Neil was adopted by her cousins and remained an only child until 2003, when her adoptive mother died and her adoptive father started having other children with his partner.

For Neil, the chance of a family was great, but what she didn’t know was that some of her most harrowing experiences were on the horizon.

“They got married, started having kids, and there were about five children in the house. But I was being abused sexually by my adoptive father,” she said.

“The abuse started at age eight — mainly fondling, then a bit of oral sex and it went on like that until I was 12. By the time I reached 12, actual penetration started and another family member joined in by then,” Neil said.

She added: “Two things that messed me up about the situation is when I was 14 and my stepmother saw what was happening, I think she was in shock. He told her that he only had oral sex with me.

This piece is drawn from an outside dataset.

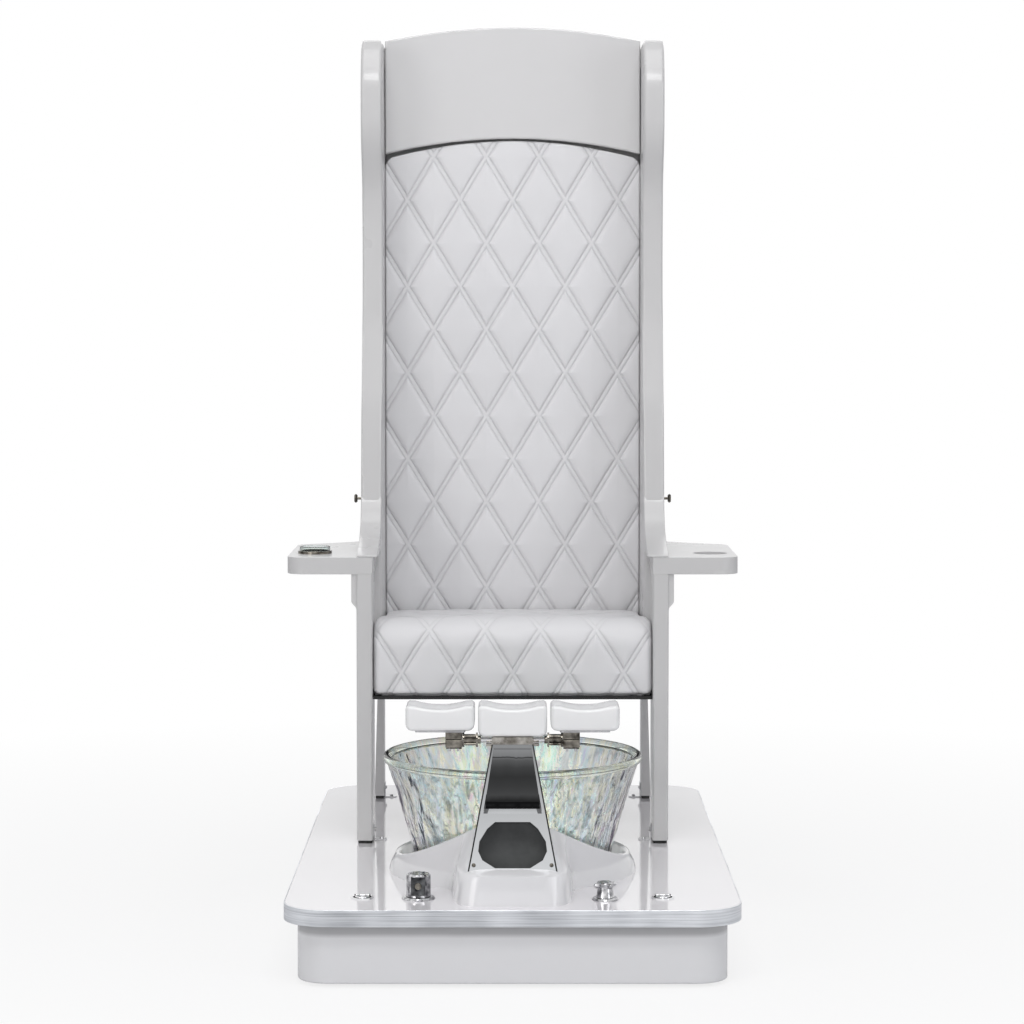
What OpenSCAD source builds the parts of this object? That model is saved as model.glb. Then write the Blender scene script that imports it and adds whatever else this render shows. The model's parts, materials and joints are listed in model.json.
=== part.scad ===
// Pedicure spa chair: a tall wing-back chair on a low deck, with a glass foot bowl,
// a moulded bowl base, a chrome column and a three-pad footrest.
// Millimetres, +Z up, the chair faces -Y. The origin is on the floor, under the middle of the deck.
// "left" is -X and "right" is +X, as someone sees it who stands in front of the chair.

/* [Deck and plinth] */
// Width of the deck
deck_w = 760; // [740:5:800]
// Length of the deck, front to back
deck_l = 1270; // [1250:5:1340]
// Thickness of the deck, board and band
deck_t = 28; // [24:1:36]
// Plan radius of the deck corners
deck_r = 78; // [60:1:90]
// Thickness of the steel edge band
band_t = 2; // [1:0.5:3]
// Height of the plinth
plinth_h = 99; // [90:1:130]
// How far the plinth stands in from the deck edge
plinth_inset = 23; // [18:1:32]
// Wall thickness of the plinth
plinth_wall = 18; // [12:1:24]
// Height of the rubber feet
foot_h = 6; // [4:1:10]
// Diameter of the rubber feet
foot_d = 33; // [26:1:40]

/* [Foot bowl] */
// Distance from the deck's front edge to the centre of the bowl
bowl_y = 370; // [362:1:390]
// Outer radius of the bowl at its rim
bowl_rim_r = 228; // [220:1:234]
// Outer radius of the bowl at its foot
bowl_foot_r = 171; // [160:1:174]
// Height of the bowl
bowl_h = 197; // [185:1:204]
// Wall thickness of the glass
glass_t = 7; // [5:0.5:9]
// Thickness of the rolled rim
rim_d = 15; // [12:1:18]

/* [Bowl base] */
// Radius of the base where it stands on the deck
base_r = 217; // [212:1:222]
// Radius of the base's upper rim
base_rim_r = 203; // [198:1:206]
// Height of the base's rim at the sides and back
base_rim_h = 31; // [28:1:38]
// Height of the base beside the column
saddle_h = 105; // [95:1:115]
// Width of the front pedestal
ped_w = 204; // [196:1:216]
// Distance from the bowl's centre to the pedestal's toe
ped_reach = 342; // [334:1:350]
// Height of the pedestal's front wall
ped_h = 47; // [42:1:56]

/* [Column] */
// Width of the column at its foot
col_foot_w = 152; // [144:1:160]
// Width of the column at its top
col_top_w = 70; // [64:1:76]
// Height of the column's foot above the deck
col_foot_z = 44; // [40:1:50]
// Height of the column's top above the deck
col_top_z = 257; // [245:1:270]
// Lean of the column's face from upright, degrees
col_lean = 13; // [11:0.5:14]
// Width of the column's side flanges
flange_w = 8; // [6:0.5:10]
// Depth of the channel in the column's face
channel_d = 20; // [14:1:24]
// Width of the pocket opening
pocket_w = 114; // [100:1:118]
// Height of the pocket opening
pocket_h = 76; // [66:1:80]
// Depth of the pocket
pocket_d = 34; // [26:1:38]

/* [Footrest] */
// Width of a footrest pad
pad_w = 112; // [104:1:116]
// Depth of a footrest pad, front to back
pad_d = 80; // [66:1:90]
// Height of a side pad
pad_h = 57; // [48:1:66]
// Gap between two pads
pad_gap = 9; // [6:1:14]
// How far the hollow in a pad's top goes down
pad_dip = 7; // [3:0.5:10]
// Diameter of the cross rod
rod_d = 8; // [6:0.5:10]
// Height of the top bar
bar_h = 12; // [11:0.5:15]

/* [Chair] */
// Distance from the deck's front edge to the front of the chair
chair_y = 600; // [600:1:640]
// Width over the outer faces of the legs and stiles
chair_w = 572; // [556:1:600]
// Thickness of a front leg
leg_t = 29; // [24:1:32]
// Depth of a front leg, front to back
leg_d = 92; // [76:1:110]
// Thickness of a stile
stile_t = 39; // [34:1:42]
// Height of the stiles above the deck
stile_h = 1490; // [1440:1:1540]
// Height of the armrest's top above the deck
arm_z = 528; // [500:1:556]
// Thickness of an armrest
arm_t = 31; // [28:1:36]
// Width over both armrests
arm_span = 828; // [800:1:860]
// Length of an armrest, front to back
arm_l = 390; // [360:1:410]
// Diameter of the round recess in each armrest
cup_d = 63; // [56:1:66]
// Depth of the round recess
cup_h = 20; // [14:1:22]
// Distance from the chair's front to a rear leg's front face
rear_leg_y = 498; // [480:1:510]
// Thickness of a rear leg at its foot
rear_leg_t = 19; // [16:1:22]
// Depth of a rear leg, front to back
rear_leg_d = 58; // [46:1:64]

/* [Cushions] */
// Height of the seat's underside above the deck
seat_z = 271; // [250:1:290]
// Thickness of the seat cushion at its nose
seat_h = 136; // [124:1:146]
// Distance from the chair's front to the back cushion's face
seat_depth = 345; // [330:1:355]
// Thickness of the back cushion at its edge
back_t = 46; // [40:1:54]
// Width of one quilted diamond
quilt_w = 102; // [98:1:106]
// Height of one quilted diamond
quilt_h = 167; // [160:1:172]
// How far the quilting puffs out between its channels
puff = 7; // [3:0.5:9]

/* [Fittings] */
// Diameter of the mixer knob
knob_d = 41; // [36:1:46]
// Height of the mixer knob
knob_h = 38; // [32:1:44]
// Diameter of the cross handle's hub
hub_d = 27; // [22:1:30]
// Diameter of a flush ring pull's cup
pull_d = 40; // [36:1:46]
// Diameter of a hook knob's head
hook_d = 17.5; // [14:0.5:22]
// How far a hook knob stands out
hook_l = 16; // [13:1:22]

/* [Hidden] */

run_fit = 0.05;
snug = 0.2;
soft_gap = 0.3;
eps = 0.02;
far = 500;

z_deck = foot_h + plinth_h + deck_t;
y_front = -deck_l / 2;
bowl_c = y_front + bowl_y;
chair_f = y_front + chair_y;
x_leg = chair_w / 2;
x_in = x_leg - stile_t;
plinth_w = deck_w - 2 * plinth_inset;
plinth_l = deck_l - 2 * plinth_inset;
plinth_r = deck_r - plinth_inset;

// ---------- shared shapes ----------

function unit(v) = v / norm(v);

// Points of an arc, n steps from angle a0 to a1
function arc(cx, cy, r, a0, a1, n) =
    [for (i = [0:n]) let (a = a0 + (a1 - a0) * i / n) [cx + r * cos(a), cy + r * sin(a)]];

// One Catmull-Rom step between p1 and p2
function spline_at(p0, p1, p2, p3, t) =
    0.5 * (2 * p1 + (p2 - p0) * t + (2 * p0 - 5 * p1 + 4 * p2 - p3) * t * t
    + (3 * p1 - p0 - 3 * p2 + p3) * t * t * t);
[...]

As a woman you would expect that she would have been more protective, but in return, she never fed me for months. I had to save up my lunch money to eat and she cooked and washed the same for him. Then when I was 16 and I was on my cycle, I thought he wouldn’t trouble me, but he got a towel, placed it on the bed, got a condom, and had sex with me just the same. I thought if he could go that far he wasn’t going to stop. He even told me that if I got married, when my husband wasn’t treating me right, I could come to him. I went to the bathroom, tried to wash it off and realised I couldn’t do anything. I looked for pills, took everything I could find, and wrote a note apologising for hurting anyone, as I was expecting not to wake up.”

But when Neil was awakened by cold water running over her, she realised her plan had failed and tried another route.

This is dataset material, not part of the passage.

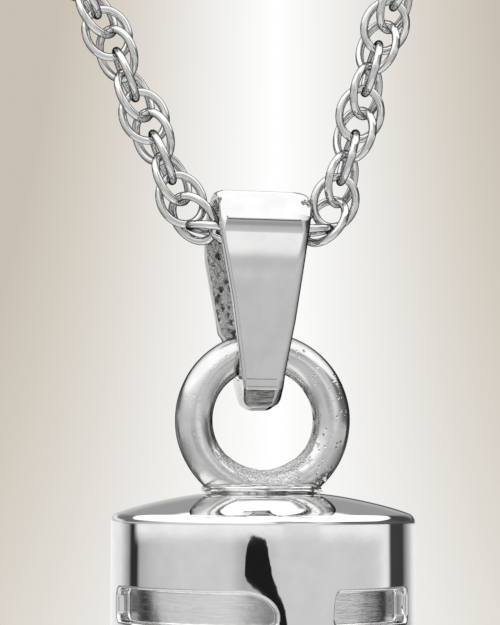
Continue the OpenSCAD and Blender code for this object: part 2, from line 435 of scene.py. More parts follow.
def urn_shell(materials):
    """The hollow urn with its domed cap and sunk panels, as one closed skin."""
    skin = Skin()
    chamber_top = SIDE_Z - CAP_WALL
    chamber_low = BASE_Z + BASE_WALL
    low_z, high_z = PANEL_LOW - CELL_MARGIN, PANEL_TOP + CELL_MARGIN
    inside = rounded_section([
        (0, chamber_top, 0), (CHAMBER_R, chamber_top, 0.3), (CHAMBER_R, chamber_low, 0.3),
        (HOLE_R, chamber_low, 0.06), (HOLE_R, BASE_Z + HEAD_SEAT_H, 0.06),
        (HEAD_SEAT_R, BASE_Z + HEAD_SEAT_H, 0.05), (HEAD_SEAT_R, BASE_Z, 0.08),
        (URN_R, BASE_Z, BASE_EDGE_R), (URN_R, low_z, 0)])
    rows = [ring_row(skin, *row) for row in inside[1:]]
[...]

“At age 10 I’d attempted suicide. I would cut myself with bottles, knives, just hoping to die. I would tell lies that I fell on the bottles. Now, the pills didn’t work so I tried using a rope to hang myself, but when I jumped off the tree the rope was too long,” she said.

At this point Neil said she gave up on suicide and decided to speak out as she realised she was bottling everything in.

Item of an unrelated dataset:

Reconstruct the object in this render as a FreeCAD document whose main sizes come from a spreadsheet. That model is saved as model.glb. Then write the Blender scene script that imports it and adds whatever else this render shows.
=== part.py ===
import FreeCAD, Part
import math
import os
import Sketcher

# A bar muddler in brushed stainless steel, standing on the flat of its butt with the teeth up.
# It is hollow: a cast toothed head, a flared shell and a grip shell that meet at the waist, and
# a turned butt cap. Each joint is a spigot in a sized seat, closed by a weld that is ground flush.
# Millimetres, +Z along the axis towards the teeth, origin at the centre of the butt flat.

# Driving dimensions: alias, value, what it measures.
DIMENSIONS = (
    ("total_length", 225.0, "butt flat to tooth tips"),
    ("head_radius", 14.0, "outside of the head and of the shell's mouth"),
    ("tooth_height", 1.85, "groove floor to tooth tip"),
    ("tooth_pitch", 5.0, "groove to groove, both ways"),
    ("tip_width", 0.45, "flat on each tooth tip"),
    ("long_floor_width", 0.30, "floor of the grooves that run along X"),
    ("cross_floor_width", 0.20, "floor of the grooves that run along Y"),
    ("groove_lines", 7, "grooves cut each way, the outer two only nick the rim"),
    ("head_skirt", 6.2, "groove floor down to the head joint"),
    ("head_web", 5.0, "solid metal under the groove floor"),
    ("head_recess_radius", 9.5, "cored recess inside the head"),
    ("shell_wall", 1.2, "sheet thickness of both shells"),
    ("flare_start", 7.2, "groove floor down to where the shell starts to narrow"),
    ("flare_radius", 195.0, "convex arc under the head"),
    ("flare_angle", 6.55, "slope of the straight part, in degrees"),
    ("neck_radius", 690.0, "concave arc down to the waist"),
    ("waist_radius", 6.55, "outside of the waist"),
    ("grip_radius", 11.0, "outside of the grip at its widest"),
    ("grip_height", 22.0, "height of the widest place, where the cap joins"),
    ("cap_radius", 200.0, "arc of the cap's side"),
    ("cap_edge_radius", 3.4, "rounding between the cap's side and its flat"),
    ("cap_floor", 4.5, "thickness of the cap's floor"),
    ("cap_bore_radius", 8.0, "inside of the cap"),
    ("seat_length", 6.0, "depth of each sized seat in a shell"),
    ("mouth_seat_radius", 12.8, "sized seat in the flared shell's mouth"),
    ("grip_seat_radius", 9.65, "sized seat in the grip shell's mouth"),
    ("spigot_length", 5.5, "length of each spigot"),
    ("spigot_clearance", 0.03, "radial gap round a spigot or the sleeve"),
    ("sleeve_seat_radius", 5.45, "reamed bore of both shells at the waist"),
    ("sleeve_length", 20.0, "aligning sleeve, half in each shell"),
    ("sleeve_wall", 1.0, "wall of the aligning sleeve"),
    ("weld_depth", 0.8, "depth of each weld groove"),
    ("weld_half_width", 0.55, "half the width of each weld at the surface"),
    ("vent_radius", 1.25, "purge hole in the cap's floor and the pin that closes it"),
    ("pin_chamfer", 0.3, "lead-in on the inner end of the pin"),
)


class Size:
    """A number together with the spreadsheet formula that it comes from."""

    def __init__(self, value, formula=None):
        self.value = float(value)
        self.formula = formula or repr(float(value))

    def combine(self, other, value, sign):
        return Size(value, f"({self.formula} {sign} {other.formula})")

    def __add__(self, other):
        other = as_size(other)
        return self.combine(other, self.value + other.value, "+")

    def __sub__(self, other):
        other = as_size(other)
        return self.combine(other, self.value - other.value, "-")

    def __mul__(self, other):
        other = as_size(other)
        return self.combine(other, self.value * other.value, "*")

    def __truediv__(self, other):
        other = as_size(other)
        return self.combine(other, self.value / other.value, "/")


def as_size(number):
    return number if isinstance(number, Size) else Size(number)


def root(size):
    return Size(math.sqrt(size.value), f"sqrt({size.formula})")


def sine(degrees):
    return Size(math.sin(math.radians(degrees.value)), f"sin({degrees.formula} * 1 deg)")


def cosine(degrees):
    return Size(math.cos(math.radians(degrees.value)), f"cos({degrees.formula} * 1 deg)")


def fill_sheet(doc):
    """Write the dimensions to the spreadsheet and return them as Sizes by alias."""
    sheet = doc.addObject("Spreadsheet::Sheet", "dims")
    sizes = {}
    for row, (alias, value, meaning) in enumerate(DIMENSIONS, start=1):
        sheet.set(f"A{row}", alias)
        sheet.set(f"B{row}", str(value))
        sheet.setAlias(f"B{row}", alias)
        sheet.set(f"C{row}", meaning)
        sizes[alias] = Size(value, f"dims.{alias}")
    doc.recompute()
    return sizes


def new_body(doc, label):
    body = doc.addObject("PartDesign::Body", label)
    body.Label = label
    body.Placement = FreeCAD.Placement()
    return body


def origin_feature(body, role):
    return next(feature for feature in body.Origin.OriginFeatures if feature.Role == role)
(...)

As a result she was removed from her home and placed in a girls’ institution, where she went through counselling until age 18.

Today her counsellor is still in contact with her and she said her experiences have made her develop a strength of character that she has used to overcome and in turn help other people.

“I don’t wear the badge of an abused person; I realised there must be a reason I’m around and I realised I’m going to get through this and do this by helping other people, which will in turn make me become stronger. Now I enjoy going into homes, talking to young people and mentoring them, that’s what I do,” she said.

Neil, who originally had hopes of becoming a teacher or pathologist and who once worked as a recruiting officer in human resources, is now a marketing assistant at MegaMart and holds philanthropy close to her heart.

“My passion is helping people and children and that is my weakness. I always think that if I can protect these children — the homeless, the abused — and look out for them so that they don’t have to go through the same thing I did, then I would have done a lot,” she said.

She added that this heartfelt connection came to life after she took a friend’s baby for six months as the friend feared letting her family know she was a mother.

In her spare time she enjoys music, writing poems and drumming. Also a nature lover, she holds fast to the saying, “Let the good that I can do be done now, because I may not pass this way again.”

“I’m on this journey, helping people personally and professionally,” she said.